Greens Immigration spokeswoman (and general bleeding-heart) Sarah Hanson-Young visited Adeeb Kohistani on Manus but failed to address the queue jumper’s propensity for running away from his difficulties. Instead, Ms. Young spent most of her time criticising the Federal Government’s offer to repatriate Adeeb Kohistani back to Afghanistan at taxpayer expense. The Greens Senator rejected calls for the gutless refugee to grow up and act like a responsible adult for once in his life. She said the piss-weak excuse for a man resolutely refuses to go back to his own country and that he enjoyed her full support.
“Adeeb Kohistani is just barely starting to feel safe here,” said Sarah Hanson-Young. “Returning to his home in Hazarajat is something he can’t even imagine at the moment.” Ms.
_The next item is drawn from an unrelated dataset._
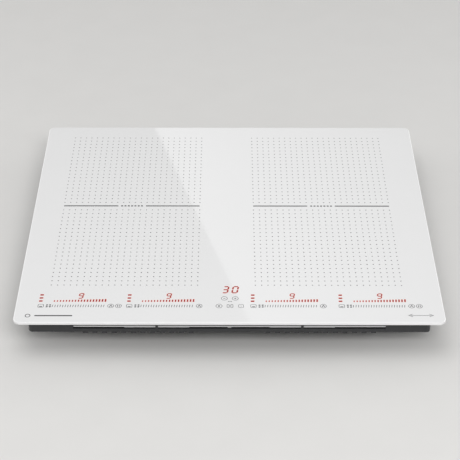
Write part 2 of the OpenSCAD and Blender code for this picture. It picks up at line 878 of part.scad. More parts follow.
module touch_springs() {
    color("silver") {
        for (x = slider_x)
            for (i = [0 : key_count - 1])
                rod(x + bar_start + (i + 0.5) * bar_len / key_count, key_y, touch_top, glass_z, key_r);
        for (x = centre_keys)
            rod(x, key_y, touch_top, glass_z, key_r);
    }
}

// Flat cable from the touch board down to the filter board
module ribbon_cable() {
    y = carrier_rear - 14;
    color("#b8bcc2") translate([zone_shift, 0, 0]) {
        block(-10, y, board_top + 6, 10, y + 1, touch_z);
        block(-10, y, board_top + 5, 10, filter_front + 12, board_top + 6);
        block(-10, filter_front + 8, board_top, 10, filter_front + 14, board_top + 5);
    }
}

// ---------------------------------------------------------------- mains connection

module terminal_block() {
    z0 = sheet + door_t;
    pitch = terminal_w / terminal_count;
    color("whitesmoke") difference() {
        block(zone_shift - terminal_w / 2 - 3, terminal_y - terminal_d / 2, z0,
              zone_shift + terminal_w / 2 + 3, terminal_y + terminal_d / 2, z0 + terminal_h);
        block(zone_shift - terminal_w / 2, terminal_y - terminal_d / 2 - 1, z0 - 1,
              zone_shift + terminal_w / 2, terminal_y + terminal_d / 2 + 1, z0 + terminal_arch);
        for (i = [0 : terminal_count - 1])
            translate([zone_shift + (i - (terminal_count - 1) / 2) * pitch, terminal_y, 0]) {
                rod(0, terminal_back, z0 + terminal_arch - 1, z0 + terminal_bore_z, terminal_bore_r);
                translate([-wire_hole_w / 2, -terminal_d / 2 - 1, z0 + wire_hole_z])
                    cube([wire_hole_w, 2 * wire_hole_w, 6]);
            }
    }
}

module terminal_screws() {
    z0 = sheet + door_t;
    pitch = terminal_w / terminal_count;
    color("goldenrod") for (i = [0 : terminal_count - 1])
        translate([zone_shift + (i - (terminal_count - 1) / 2) * pitch, terminal_y + terminal_back, 0])
            difference() {
                rod(0, 0, z0 + wire_hole_z - 1, z0 + terminal_bore_z, terminal_bore_r - 0.2);
                translate([-0.4, -3, z0 + 6]) cube([0.8, 6, 2]);
            }
}

// Door under the terminals, flush with the base
module terminal_cover() {
    color("#26282a") difference() {
        block(zone_shift - door_w / 2 + door_gap, terminal_y - door_d / 2 + door_gap, 0,
              zone_shift + door_w / 2 - door_gap, terminal_y + door_d / 2 - door_gap, door_t);
        at_door_screws() countersunk(0.1);
    }
}

module cable_gland() {
    color("#1b1b1b") translate([zone_shift, 0, gland_z]) rotate([-90, 0, 0]) difference() {
        union() {
            translate([0, 0, tub_rear - sheet - 4]) cylinder(h = gland_len, r = gland_r);
            translate([0, 0, tub_rear]) cylinder(h = 3, r = gland_flange_r);
            translate([0, 0, tub_rear - sheet - 3]) cylinder(h = 3, r = gland_flange_r - 0.5, $fn = 6);
        }
        translate([0, 0, tub_rear - sheet - 5]) cylinder(h = gland_len + 2, r = gland_bore_d / 2);
    }
}

// ---------------------------------------------------------------- worktop clamps

// Clamp in its stowed place: sx is its side, sy is +1 when its arm points to the back
module worktop_clamp(sx, y, sy) {
    bore_r = clamp_screw_d / 2 + clamp_clearance;
    color("silver") translate([sx * clamp_x, y, 0]) difference() {
        union() {
            rod(0, 0, clamp_z, ledge_z - clamp_play, clamp_collar_r);
            rod(0, 0, clamp_z, clamp_z + clamp_t, clamp_w / 2);
            scale_y(sy) block(-clamp_w / 2, 0, clamp_z, clamp_w / 2, clamp_reach, clamp_z + clamp_t);
            scale_y(sy) block(-clamp_w / 2, clamp_reach - clamp_t, clamp_z,
                              clamp_w / 2, clamp_reach, clamp_z + clamp_t + 3);
        }
        rod(0, 0, clamp_z - 1, ledge_z + 1, bore_r);
    }
}

module scale_y(sy) {
    if (sy > 0) children();
    else mirror([0, 1, 0]) children();
}

module at_clamps() {
    for (s = [-1, 1])
        for (y = [clamp_front_y, clamp_rear_y])
            translate([s * clamp_x, y, 0]) children();
}

module clamp_screws() {
    low = clamp_z - clamp_play;
    color("silver") at_clamps() difference() {
        union() {
            rod(0, 0, low, ledge_z + sheet + 3.7, clamp_screw_d / 2);
            rod(0, 0, low - head_h, low, clamp_screw_d);
        }
        for (a = [0, 90])
            rotate([0, 0, a]) translate([-2.4, -0.5, low - head_h - 1]) cube([4.8, 1, 2.2]);
    }
}

module clamp_nuts() {
    color("silver") at_clamps() difference() {
        translate([0, 0, ledge_z + sheet]) cylinder(h = 3.2, r = clamp_screw_d * 1.01, $fn = 6);
        rod(0, 0, ledge_z, ledge_z + sheet + 5, clamp_screw_d / 2 + 0.05);
    }
}

// ---------------------------------------------------------------- nodes

glass_top();
foam_seal();
glass_frame();
bottom_tray();
air_deflector();
casing_screws();
at_coil(-1, false) coil_winding();  // coil_winding_front_left
at_coil(-1, true) coil_winding();  // coil_winding_rear_left
at_coil(1, false) coil_winding();  // coil_winding_front_right
at_coil(1, true) coil_winding();  // coil_winding_rear_right
at_coil(-1, false) coil_former();  // coil_former_front_left
at_coil(-1, true) coil_former();  // coil_former_rear_left
at_coil(1, false) coil_former();  // coil_former_front_right
at_coil(1, true) coil_former();  // coil_former_rear_right
at_coil(-1, false) ferrite_bars();  // ferrite_bars_front_left
at_coil(-1, true) ferrite_bars();  // ferrite_bars_rear_left
at_coil(1, false) ferrite_bars();  // ferrite_bars_front_right
at_coil(1, true) ferrite_bars();  // ferrite_bars_rear_right
mica_sheets();
heat_sensors();
coil_plate(-1);  // coil_plate_left
coil_plate(1);  // coil_plate_right
coil_springs();
coil_leads();
plate_pillars();
plate_screws();
power_board(-1);  // power_board_left
power_board(1);  // power_board_right
heat_sink(-1);  // heat_sink_left
heat_sink(1);  // heat_sink_right
power_transistors();
resonance_capacitors();
board_chokes();
bridge_rectifiers();
board_spacers();
filter_board();
filter_choke();
filter_capacitors();
supply_transformer();
fan_housing(-1);  // fan_housing_left
fan_housing(1);  // fan_housing_right
fan_rotor(-1);  // fan_rotor_left
fan_rotor(1);  // fan_rotor_right
touch_carrier();
touch_board();
display_modules();
bar_lights();
touch_springs();
ribbon_cable();
terminal_block();
terminal_screws();
terminal_cover();
cable_gland();
worktop_clamp(-1, clamp_front_y, 1);  // clamp_front_left
worktop_clamp(-1, clamp_rear_y, -1);  // clamp_rear_left
worktop_clamp(1, clamp_front_y, 1);  // clamp_front_right
worktop_clamp(1, clamp_rear_y, -1);  // clamp_rear_right
clamp_screws();
clamp_nuts();
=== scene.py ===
"""Built-in electric induction cooktop: a white glass top over a stepped, dark sheet-metal casing."""

import math

import bmesh
import bpy
from mathutils import Matrix, Vector


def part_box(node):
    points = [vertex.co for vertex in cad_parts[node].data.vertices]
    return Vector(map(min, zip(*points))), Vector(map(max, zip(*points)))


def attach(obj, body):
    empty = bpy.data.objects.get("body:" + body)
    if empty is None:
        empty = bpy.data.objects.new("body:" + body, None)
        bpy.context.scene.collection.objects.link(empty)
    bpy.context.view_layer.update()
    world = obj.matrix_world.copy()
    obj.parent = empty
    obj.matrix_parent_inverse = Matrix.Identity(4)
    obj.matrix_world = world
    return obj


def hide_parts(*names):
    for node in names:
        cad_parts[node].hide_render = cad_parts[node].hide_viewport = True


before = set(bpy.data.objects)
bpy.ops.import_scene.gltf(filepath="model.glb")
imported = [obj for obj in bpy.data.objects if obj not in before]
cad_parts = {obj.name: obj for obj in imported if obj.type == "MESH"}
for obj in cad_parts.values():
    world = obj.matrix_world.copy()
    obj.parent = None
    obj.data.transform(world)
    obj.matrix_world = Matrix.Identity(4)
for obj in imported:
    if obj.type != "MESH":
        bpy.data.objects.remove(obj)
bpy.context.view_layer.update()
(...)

Young cited dozens of Kohistani’s weak excuses for why he can’t tackle his problems and actually do something about them like any normal Australian would. “So many of his friends and relatives were murdered right in front of him during the raid, and it could have just as easily been him. He told me that he still hears their screams in his dreams every night.”
Scott Morrison countered by saying Adeeb Kohistani wouldn’t be having nightmares if he had initially confronted his attackers head on, although he stressed this did not justify what happened to Mr Kohistani’s relatives and other victims.